----- Provided material -----

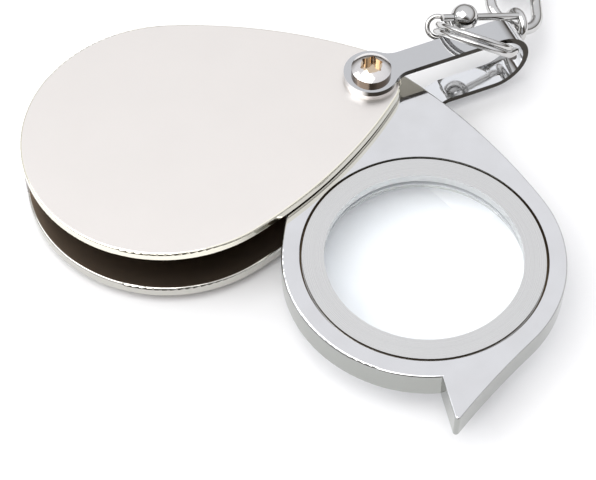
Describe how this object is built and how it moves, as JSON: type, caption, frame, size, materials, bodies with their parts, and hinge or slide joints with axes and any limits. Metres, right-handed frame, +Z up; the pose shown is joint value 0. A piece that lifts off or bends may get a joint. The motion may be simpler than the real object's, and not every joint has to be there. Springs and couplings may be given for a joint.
{
  "type": "folding magnifier",
  "caption": "Folding pocket magnifier: a round lens in a thick frame swings out of a teardrop metal case, with a hanger strap, swivel, chain and key ring.",
  "frame": {"origin": "on the pivot axis, at the flat underside of the pivot nut's head", "axes": "+Z up along the pivot axis, -X along the case towards its round end, +Y towards the walled blind side"},
  "size_m": [0.116, 0.0986, 0.0145],
  "materials": {
    "satin_nickel": "satin nickel plate with polished edges",
    "chrome": "mirror polished chrome plate",
    "brushed_nickel": "satin, turned with fine concentric lines",
    "clear_glass": "polished clear optical glass",
    "brass": "turned",
    "nylon": "natural nylon",
    "plain_steel": "bright zinc",
    "seat_rubber": "black rubber"
  },
  "bodies": {
    "case": {"bottom_cover": "satin_nickel", "top_cover": "satin_nickel", "side_wall": "satin_nickel", "pivot_screw": "chrome", "pivot_nut": "chrome", "pivot_bush": "brass", "upper_friction_washer": "nylon", "lower_friction_washer": "nylon", "spacer_washer": "plain_steel", "cone_spring": "plain_steel", "ear_washer": "plain_steel"},
    "lens_arm": {"lens_frame": "chrome", "lens": "clear_glass", "lens_retaining_ring": "brushed_nickel", "lens_seat_ring": "seat_rubber"},
    "strap": {"hanger_strap": "chrome"},
    "split_ring": {"split_ring": "chrome"},
    "hook_eye": {"swivel_hook_eye": "chrome"},
    "ball": {"swivel_ball": "chrome"},
    "chain_eye": {"swivel_chain_eye": "chrome"},
    "link_1": {"chain_link_1": "chrome"},
    "link_2": {"chain_link_2": "chrome"},
    "link_3": {"chain_link_3": "chrome"},
    "link_4": {"chain_link_4": "chrome"},
    "key_ring": {"key_ring": "chrome"}
  },
  "joints": [
    {"name": "lens_swing", "type": "hinge", "parent": "case", "child": "lens_arm", "pos_m": [0, 0, 0.00688], "axis": [0, 0, 1], "range_deg": [-82.45, 41]},
    {"name": "strap_swing", "type": "hinge", "parent": "case", "child": "strap", "pos_m": [0, 0, 0.00622], "axis": [0, 0, 1], "range_deg": [-40, 88]},
    {"name": "ring_swing", "type": "hinge", "parent": "strap", "child": "split_ring", "pos_m": [0.0146, 0.00077, 0.01145], "axis": [0.9986, 0.0523, 0], "range_deg": [-5, 35]},
    {"name": "hook_swing", "type": "hinge", "parent": "split_ring", "child": "hook_eye", "pos_m": [0.01178, 0.00529, 0.01067], "axis": [0.317, 0.5931, -0.7401], "range_deg": [-30, 7]},
    {"name": "ball_spin", "type": "hinge", "parent": "hook_eye", "child": "ball", "pos_m": [0.01565, 0.00535, 0.0111], "axis": [0.9421, 0.014, -0.335], "continuous": true},
    {"name": "swivel_turn", "type": "hinge", "parent": "hook_eye", "child": "chain_eye", "pos_m": [0.01565, 0.00535, 0.0111], "axis": [0.9421, 0.014, -0.335], "range_deg": [-40, 40]},
    {"name": "link_1_swing", "type": "hinge", "parent": "chain_eye", "child": "link_1", "pos_m": [0.02374, 0.00547, 0.0061], "axis": [0.8713, -0.3171, -0.3746], "range_deg": [-35, 35]},
    {"name": "link_2_swing", "type": "hinge", "parent": "link_1", "child": "link_2", "pos_m": [0.02745, 0.01537, 0.0061], "axis": [0.8713, -0.3171, -0.3746], "range_deg": [-35, 35]},
    {"name": "link_3_swing", "type": "hinge", "parent": "link_2", "child": "link_3", "pos_m": [0.03213, 0.02272, 0.00515], "axis": [0.3244, -0.1873, 0.9272], "range_deg": [-35, 35]},
    {"name": "link_4_swing", "type": "hinge", "parent": "link_3", "child": "link_4", "pos_m": [0.03883, 0.02837, 0.0042], "axis": [0.6677, -0.6915, -0.2756], "range_deg": [-35, 35]},
    {"name": "key_ring_swing", "type": "hinge", "parent": "link_4", "child": "key_ring", "pos_m": [0.04669, 0.03232, 0.00443], "axis": [0.25, -0.433, 0.866], "range_deg": [-30, 30]}
  ]
}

-----

Each line of the listing should be echoed back exactly.

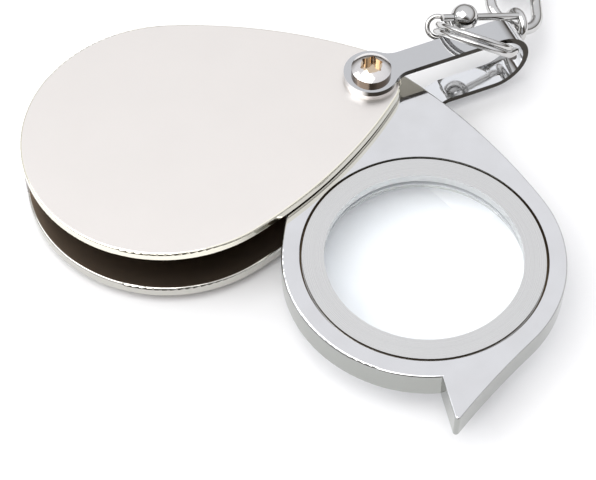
Describe how this object is built and how it moves, as JSON: type, caption, frame, size, materials, bodies with their parts, and hinge or slide joints with axes and any limits. Metres, right-handed frame, +Z up; the pose shown is joint value 0. A piece that lifts off or bends may get a joint. The motion may be simpler than the real object's, and not every joint has to be there. Springs and couplings may be given for a joint.
{
  "type": "folding magnifier",
  "caption": "Folding pocket magnifier: a round lens in a thick frame swings out of a teardrop metal case, with a hanger strap, swivel, chain and key ring.",
  "frame": {"origin": "on the pivot axis, at the flat underside of the pivot nut's head", "axes": "+Z up along the pivot axis, -X along the case towards its round end, +Y towards the walled blind side"},
  "size_m": [0.116, 0.0986, 0.0145],
  "materials": {
    "satin_nickel": "satin nickel plate with polished edges",
    "chrome": "mirror polished chrome plate",
    "brushed_nickel": "satin, turned with fine concentric lines",
    "clear_glass": "polished clear optical glass",
    "brass": "turned",
    "nylon": "natural nylon",
    "plain_steel": "bright zinc",
    "seat_rubber": "black rubber"
  },
  "bodies": {
    "case": {"bottom_cover": "satin_nickel", "top_cover": "satin_nickel", "side_wall": "satin_nickel", "pivot_screw": "chrome", "pivot_nut": "chrome", "pivot_bush": "brass", "upper_friction_washer": "nylon", "lower_friction_washer": "nylon", "spacer_washer": "plain_steel", "cone_spring": "plain_steel", "ear_washer": "plain_steel"},
    "lens_arm": {"lens_frame": "chrome", "lens": "clear_glass", "lens_retaining_ring": "brushed_nickel", "lens_seat_ring": "seat_rubber"},
    "strap": {"hanger_strap": "chrome"},
    "split_ring": {"split_ring": "chrome"},
    "hook_eye": {"swivel_hook_eye": "chrome"},
    "ball": {"swivel_ball": "chrome"},
    "chain_eye": {"swivel_chain_eye": "chrome"},
    "link_1": {"chain_link_1": "chrome"},
    "link_2": {"chain_link_2": "chrome"},
    "link_3": {"chain_link_3": "chrome"},
    "link_4": {"chain_link_4": "chrome"},
    "key_ring": {"key_ring": "chrome"}
  },
  "joints": [
    {"name": "lens_swing", "type": "hinge", "parent": "case", "child": "lens_arm", "pos_m": [0, 0, 0.00688], "axis": [0, 0, 1], "range_deg": [-82.45, 41]},
    {"name": "strap_swing", "type": "hinge", "parent": "case", "child": "strap", "pos_m": [0, 0, 0.00622], "axis": [0, 0, 1], "range_deg": [-40, 88]},
    {"name": "ring_swing", "type": "hinge", "parent": "strap", "child": "split_ring", "pos_m": [0.0146, 0.00077, 0.01145], "axis": [0.9986, 0.0523, 0], "range_deg": [-5, 35]},
    {"name": "hook_swing", "type": "hinge", "parent": "split_ring", "child": "hook_eye", "pos_m": [0.01178, 0.00529, 0.01067], "axis": [0.317, 0.5931, -0.7401], "range_deg": [-30, 7]},
    {"name": "ball_spin", "type": "hinge", "parent": "hook_eye", "child": "ball", "pos_m": [0.01565, 0.00535, 0.0111], "axis": [0.9421, 0.014, -0.335], "continuous": true},
    {"name": "swivel_turn", "type": "hinge", "parent": "hook_eye", "child": "chain_eye", "pos_m": [0.01565, 0.00535, 0.0111], "axis": [0.9421, 0.014, -0.335], "range_deg": [-40, 40]},
    {"name": "link_1_swing", "type": "hinge", "parent": "chain_eye", "child": "link_1", "pos_m": [0.02374, 0.00547, 0.0061], "axis": [0.8713, -0.3171, -0.3746], "range_deg": [-35, 35]},
    {"name": "link_2_swing", "type": "hinge", "parent": "link_1", "child": "link_2", "pos_m": [0.02745, 0.01537, 0.0061], "axis": [0.8713, -0.3171, -0.3746], "range_deg": [-35, 35]},
    {"name": "link_3_swing", "type": "hinge", "parent": "link_2", "child": "link_3", "pos_m": [0.03213, 0.02272, 0.00515], "axis": [0.3244, -0.1873, 0.9272], "range_deg": [-35, 35]},
    {"name": "link_4_swing", "type": "hinge", "parent": "link_3", "child": "link_4", "pos_m": [0.03883, 0.02837, 0.0042], "axis": [0.6677, -0.6915, -0.2756], "range_deg": [-35, 35]},
    {"name": "key_ring_swing", "type": "hinge", "parent": "link_4", "child": "key_ring", "pos_m": [0.04669, 0.03232, 0.00443], "axis": [0.25, -0.433, 0.866], "range_deg": [-30, 30]}
  ]
}